Haggar, Bâchir et Djadallah, des hors-la loi!
Quand les autorités en charge de la protection de l’environnement confondent réglementation et interdiction formelle, l’application de leurs décisions posera certainement des problèmes.
Pendant la semaine où l’attention de beaucoup des Tchadiens était fixée vers le Palais de la démocratie pour suivre l’évolution du processus de la mise en œuvre des reformes issues du controversé forum national inclusif, qui avance aux pas des géants, le ministre de l’environnement, Sidick Abdelkérim Haggar s’entoure de ses collègues de la sécurité Ahmat Mahamat Bâchir et de la défense Bichara Issa Djadallah, pour renouveler l’engagement du gouvernement pour la protection de l’environnement. Quatre arrêtés ont été annoncés à cette occasion. Dans leurs interventions, les trois membres du gouvernement ont tenté de convaincre que les textes relatifs à la protection de l’environnement dans leur ensemble, particulièrement les lois N°14 du 17 août 1998 définissant les principes généraux de la protection de l’environnement et N°14 du 10 juin 2008 portant régime des forêts, de la faune et des ressources halieutiques comportent des insuffisances et des lacunes qui laissent perpétuer des comportements nuisant à l’écosystème. Les mesures qui consistent à préserver l’environnement, notamment l’arrêté portant interdiction du transport et de la commercialisation du bois-énergie sur le territoire national laisse pantois. Elles comportent des incongruités aussi bien dans le fond qu’en la forme. Sous un ton tenace, le ministre de l’environnement a brandit les arrêtés portant respectivement interdiction de transactions relatives aux infractions commises en matière de forêt, de la faune et des ressources halieutiques et celui portant abrogation de six (6) arrêtés portant création des zones homologuées pour l’approvisionnement de la ville de N’Djaména en bois-énergie, celui portant création, d’une équipe centrale de gestion de la filière bois-énergie, d’affectation des agents chargés de l’encadrement, du contrôle et de la sécurisation des activités d’approvisionnement en bois-énergie.

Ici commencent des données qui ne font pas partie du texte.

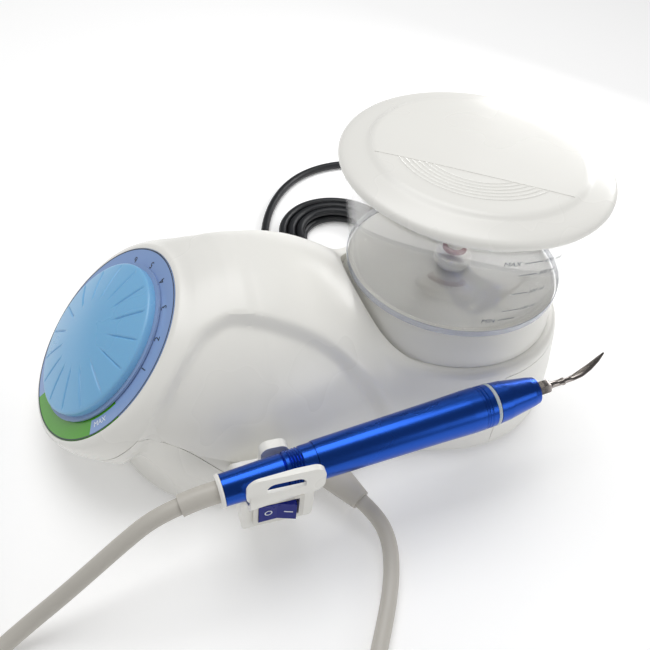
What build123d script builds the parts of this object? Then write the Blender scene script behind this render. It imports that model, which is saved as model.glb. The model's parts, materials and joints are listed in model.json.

Ces batteries de mesures sont à saluer si elles parvenaient à renforcer la protection de l’environnement dangereusement menacé si bien que tardives. Tous les agents des eaux, forets, pêche et chasse ainsi que tous les militaires détachés ou reversés sont rappelés à N’Djaména. Cet acte ressemble à un mea culpa. «L’administration se rend à l’évidence de sa propre responsabilité dans la dégradation de l’environnement. Ces différents services qui ont montré leur limite feront place à un commando spécialisé doté des moyens conséquents qui va protéger véritablement l’environnement», fait comprendre un connaisseur du sujet.
Les articles 72, 73 et suivants de la loi 14 portant régime de forets consacrent le droit traditionnel d’usage domestique. A l’approche de la période de labour, les agriculteurs qui défrichent leurs champs paieront, malheureusement très chers comme à l’accoutumé, les conséquences de la confusion des gouvernants. Si on s’en tient à la lettre et à l’esprit de ces arrêtés restrictifs, toutes les activités relatives à la coupe, à la commercialisation et au transport du bois sont proscrites alors qu’elles sont pourtant autorisées en partie par la loi. L’excès de zèle, rien d’autres qu’un excès de pouvoir susceptible de recours devant le juge administratif est à l’origine des édits. Mais, le ministre de l’environnement et ses collègues n’ont pas osé frôler la sensible question de la sédentarisation des chameliers dont les dromadaires qui ravagent au passage arbres, arbustes et herbes. Ce même ministère qui donne l’impression de se soucier de la protection de l’environnement continue à laisser des entreprises déverser leurs déchets toxiques dans nos fleuves et rivières des années durant. Dans le respect, de la hiérarchie des normes, un texte de valeur inférieure ne contredit pas une norme de valeur supérieure. Ainsi, une loi doit être conforme à la Constitution, un arrêté se conforme à la loi, les circulaires, directives, notes de service doivent être conformes aux arrêtés. Le parallélisme de forme exige également que seule une loi postérieure puisse abroger une loi antérieure contraire. La série des textes du ministre de l’environnement contredit les dispositions des deux lois portant protection de l’environnement, sus visées.
Quand le ministre Bachir, connu pour ses saillies hurle que «la loi sera appliquée dans toutes sa rigueur» et qu’ «avec la 4ème République, la bamboula est terminée», le pire est à craindre. C’est pourquoi, une piqûre de rappel ne sera pas du juridisme de mauvais aloi.